The “War of the Ghosts” experiment from Remembering was Bartlett’s most famous study and demonstrated the constructive nature of memory. A memory is constructive when a person gives their opinion about what had happened in the memory, along with additional influences such as their experiences, knowledge, and expectations. In the experiment, Bartlett assigned his Edwardian English participants to read the Canadian Indian Folklore titled “War of the Ghosts”. Participants were told to remember the story at extended intervals numerous times. Bartlett found that at longer intervals between reading the story and remembering it, participants were less accurate and forgot much of the information from the story.

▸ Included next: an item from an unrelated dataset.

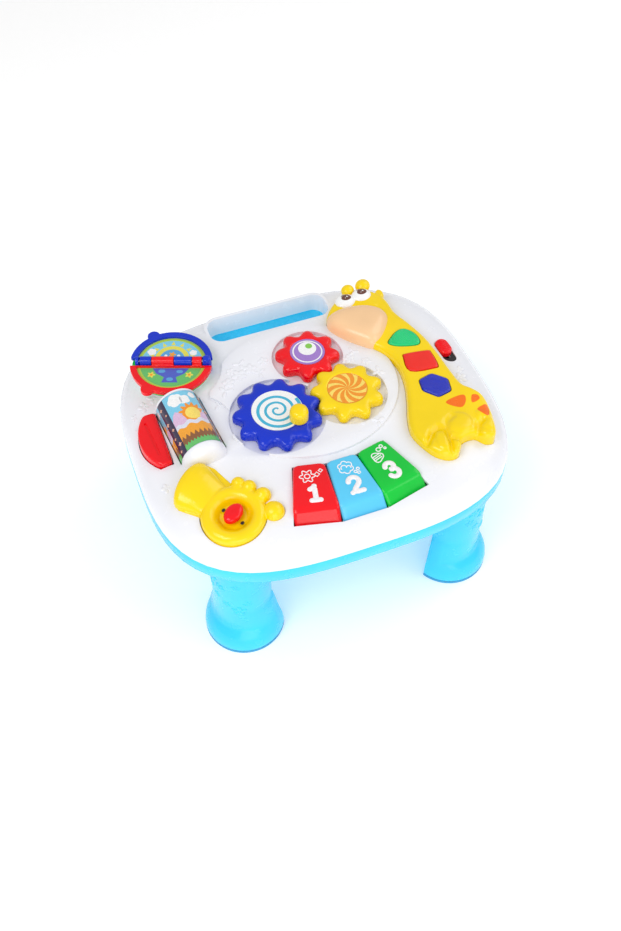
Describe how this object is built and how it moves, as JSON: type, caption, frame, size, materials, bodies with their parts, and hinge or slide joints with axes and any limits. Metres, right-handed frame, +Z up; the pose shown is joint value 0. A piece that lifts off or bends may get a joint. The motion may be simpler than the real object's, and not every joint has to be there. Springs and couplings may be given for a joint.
{
  "type": "musical activity table",
  "caption": "Low play table on bell-footed legs with meshing gears, turning drum, flip book, piano keys, trumpet, light-up giraffe and a carrying slot.",
  "frame": {"origin": "on the floor, below the middle of the table top", "axes": "+Z up, -Y towards the keyboard, +Y towards the carrying bar, +X to the giraffe"},
  "size_m": [0.34, 0.302, 0.184],
  "materials": {
    "white_shell": "gloss",
    "sky_blue_plastic": "gloss",
    "foot_rubber": "matt",
    "steel": "bright",
    "royal_blue_plastic": "gloss",
    "yellow_plastic": "gloss",
    "red_plastic": "gloss",
    "printed_film": "printed and varnished",
    "printed_drum": "printed",
    "light_blue_plastic": "gloss",
    "green_plastic": "gloss",
    "peach_plastic": "satin",
    "white_gloss": "gloss",
    "orange_plastic": "painted",
    "green_lens": "ribbed lens",
    "red_lens": "ribbed lens",
    "blue_lens": "ribbed lens",
    "board": "printed circuit board",
    "silicone": "matt",
    "black_plastic": "matt",
    "lamp": "clear",
    "battery_sleeve": "printed sleeve"
  },
  "bodies": {
    "table": {"top_shell": "white_shell", "bottom_shell": "sky_blue_plastic", "leg_front_left": "sky_blue_plastic", "leg_front_right": "sky_blue_plastic", "leg_back_left": "sky_blue_plastic", "leg_back_right": "sky_blue_plastic", "foot_pads": "foot_rubber", "gear_axles": "steel", "drum_axle": "steel", "bar_springs": "steel", "flip_base": "royal_blue_plastic", "flip_picture": "printed_film", "flip_pin": "steel", "trumpet_body": "yellow_plastic", "key_pins": "steel", "key_board": "board", "key_dome_red": "silicone", "key_dome_blue": "silicone", "key_dome_green": "silicone", "trumpet_dome": "silicone", "giraffe_body": "yellow_plastic", "giraffe_muzzle": "peach_plastic", "giraffe_eyes": "white_gloss", "giraffe_horns": "yellow_plastic", "giraffe_spots": "orange_plastic", "circuit_board": "board", "light_dome_green": "silicone", "light_dome_red": "silicone", "light_dome_blue": "silicone", "leds": "lamp", "switch_body": "black_plastic", "speaker": "black_plastic", "batteries": "battery_sleeve", "battery_contacts": "steel", "battery_door": "sky_blue_plastic", "door_screw": "steel", "case_screws": "steel"},
    "blue_gear": {"gear_blue": "royal_blue_plastic", "label_blue": "printed_film", "crank_pin": "steel"},
    "yellow_gear": {"gear_yellow": "yellow_plastic", "label_yellow": "printed_film"},
    "red_gear": {"gear_red": "red_plastic", "label_red": "printed_film"},
    "peg": {"crank_peg": "yellow_plastic"},
    "roller": {"drum": "printed_drum", "drum_caps": "white_shell"},
    "bar": {"press_bar": "red_plastic"},
    "blue_page": {"page_blue": "royal_blue_plastic", "card_blue": "printed_film"},
    "red_page": {"page_red": "red_plastic", "card_red": "printed_film"},
    "trumpet_push": {"trumpet_button": "red_plastic"},
    "red_key": {"key_red": "red_plastic"},
    "blue_key": {"key_blue": "light_blue_plastic"},
    "green_key": {"key_green": "green_plastic"},
    "green_light": {"light_button_green": "green_lens"},
    "red_light": {"light_button_red": "red_lens"},
    "blue_light": {"light_button_blue": "blue_lens"},
    "switch": {"power_switch": "red_plastic"}
  },
  "joints": [
    {"name": "blue_gear_spin", "type": "hinge", "parent": "table", "child": "blue_gear", "pos_m": [-0.0346, -0.0058, 0.165], "axis": [0, 0, 1], "continuous": true},
    {"name": "yellow_gear_spin", "type": "hinge", "parent": "table", "child": "yellow_gear", "pos_m": [0.03435, -0.00315, 0.165], "axis": [0, 0, 1], "continuous": true},
    {"name": "red_gear_spin", "type": "hinge", "parent": "table", "child": "red_gear", "pos_m": [0.01622, 0.05263, 0.165], "axis": [0, 0, 1], "continuous": true},
    {"name": "peg_spin", "type": "hinge", "parent": "blue_gear", "child": "peg", "pos_m": [-0.0198, -0.0222, 0.175], "axis": [0, 0, 1], "continuous": true},
    {"name": "drum_spin", "type": "hinge", "parent": "table", "child": "roller", "pos_m": [-0.113, 0.008, 0.158], "axis": [-0.0872, 0.9962, 0], "continuous": true},
    {"name": "bar_press", "type": "slide", "parent": "table", "child": "bar", "axis": [0, 0, -1], "range_m": [0, 0.0025], "stiffness_N_per_m": 600, "deforming": ["bar_springs"]},
    {"name": "blue_page_flip", "type": "hinge", "parent": "table", "child": "blue_page", "pos_m": [-0.108, 0.083, 0.173], "axis": [0.9354, -0.3535, 0], "range_deg": [0, 178]},
    {"name": "red_page_flip", "type": "hinge", "parent": "table", "child": "red_page", "pos_m": [-0.108, 0.083, 0.173], "axis": [0.9354, -0.3535, 0], "range_deg": [-178, 0]},
    {"name": "trumpet_press", "type": "slide", "parent": "table", "child": "trumpet_push", "axis": [0, 0, -1], "range_m": [0, 0.0025], "stiffness_N_per_m": 500, "deforming": ["trumpet_dome"]},
    {"name": "red_key_press", "type": "hinge", "parent": "table", "child": "red_key", "pos_m": [-0.02885, -0.07176, 0.155], "axis": [0.9767, -0.2147, 0], "range_deg": [0, 3], "stiffness_Nm_per_rad": 0.8, "deforming": ["key_dome_red"]},
    {"name": "blue_key_press", "type": "hinge", "parent": "table", "child": "blue_key", "pos_m": [0.001, -0.075, 0.155], "axis": [1, 0, 0], "range_deg": [0, 3], "stiffness_Nm_per_rad": 0.8, "deforming": ["key_dome_blue"]},
    {"name": "green_key_press", "type": "hinge", "parent": "table", "child": "green_key", "pos_m": [0.03085, -0.07176, 0.155], "axis": [0.9767, 0.2147, 0], "range_deg": [0, 3], "stiffness_Nm_per_rad": 0.8, "deforming": ["key_dome_green"]},
    {"name": "green_light_press", "type": "slide", "parent": "table", "child": "green_light", "axis": [0, 0, -1], "range_m": [0, 0.0025], "stiffness_N_per_m": 500, "deforming": ["light_dome_green"]},
    {"name": "red_light_press", "type": "slide", "parent": "table", "child": "red_light", "axis": [0, 0, -1], "range_m": [0, 0.0025], "stiffness_N_per_m": 500, "deforming": ["light_dome_red"]},
    {"name": "blue_light_press", "type": "slide", "parent": "table", "child": "blue_light", "axis": [0, 0, -1], "range_m": [0, 0.0025], "stiffness_N_per_m": 500, "deforming": ["light_dome_blue"]},
    {"name": "switch_slide", "type": "slide", "parent": "table", "child": "switch", "axis": [0.0523, -0.9986, 0], "range_m": [0, 0.009]}
  ],
  "couplings": [
    {"joint": "yellow_gear_spin", "follows": "blue_gear_spin", "ratio": -1.2222},
    {"joint": "red_gear_spin", "follows": "blue_gear_spin", "ratio": 1.375}
  ]
}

Most importantly, where the elements of the story failed to fit into the schemata of the listener, these elements were omitted from the recollection, or transformed into more familiar forms. Each participant’s report of the story mirrored his or her own culture, Edwardian English culture in this case.

Bartlett’s concerns centered on determining stronger methodologies for social psychology by combining psychology and anthropology. A later work, Thinking: An Experimental and Social Study (1958), broke no new theoretical ground but added observations on the social character of human thinking.[2]

After his retirement in 1951, Bartlett continued receiving honoris causa from various Universities. Bartlett later attained the title of Senior Lecturer of Psychology, a post which he held until his death in 1969 at the age of 82.